Zeitangaben gab es nicht, der Prof hat mich einfach zwischendurch mal gefragt, ob ich langsam mit Aufgabe zwei fertig wäre. Am Ende bin ich dann nach vorne und habe ihm meine letzte Aufgabe gegeben und er hat mir erstmal noch den Lösungsweg vorgerechnet, dann meine zugegebenermaßen unvollständige und chaotische Lösung überflogen, meine restlichen Aufgaben zusammengesucht, einmal drüber geguckt, zwei drei Häkchen verteilt und an zwei Stellen mal kurz etwas angemerkt und dann eine 6 auf meine Klausur geschrieben und unterschrieben.
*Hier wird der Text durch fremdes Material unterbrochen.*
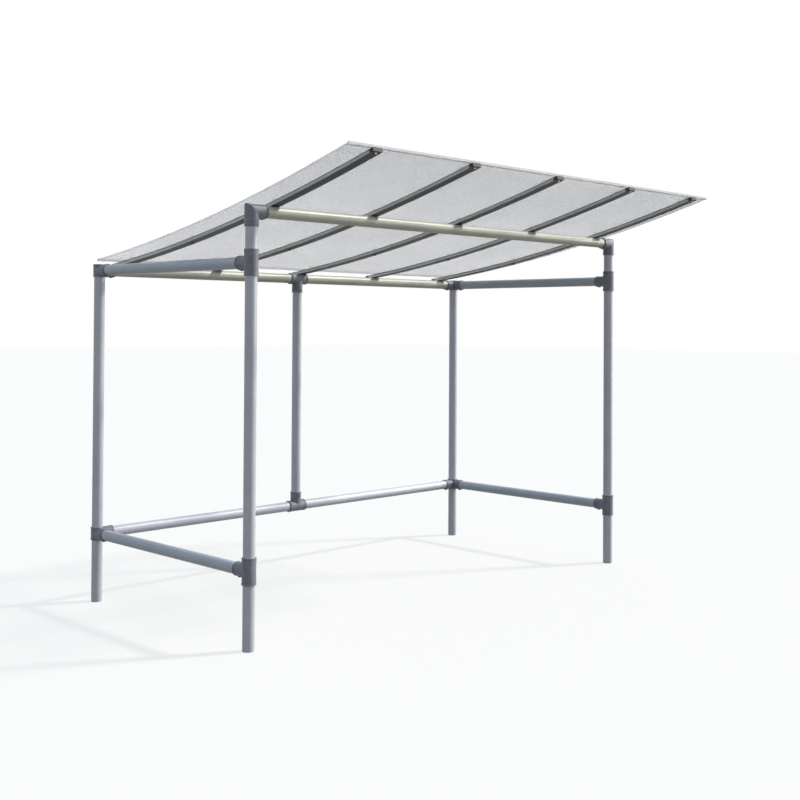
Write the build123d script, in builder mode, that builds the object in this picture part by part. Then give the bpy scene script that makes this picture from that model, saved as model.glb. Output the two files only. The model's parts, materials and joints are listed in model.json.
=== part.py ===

Woher die Note jetzt kam, ob mein Parcial da mit rein gezählt hat, oder ob er sogar einfach die Note von meinem Parcial übernommen hat weiß ich nicht, Punkte zusammengezählt hat er auf jeden Fall nicht.
Ich bin jedenfalls mit meiner bestandenen Klausur und völlig durchgefroren (die Räume in der Uni sind nicht beheizt und die Maschinenbaukurse finden auch noch im Keller statt) so schnell ich konnte aus dem Raum, bevor der Prof es sich nochmal anders überlegt.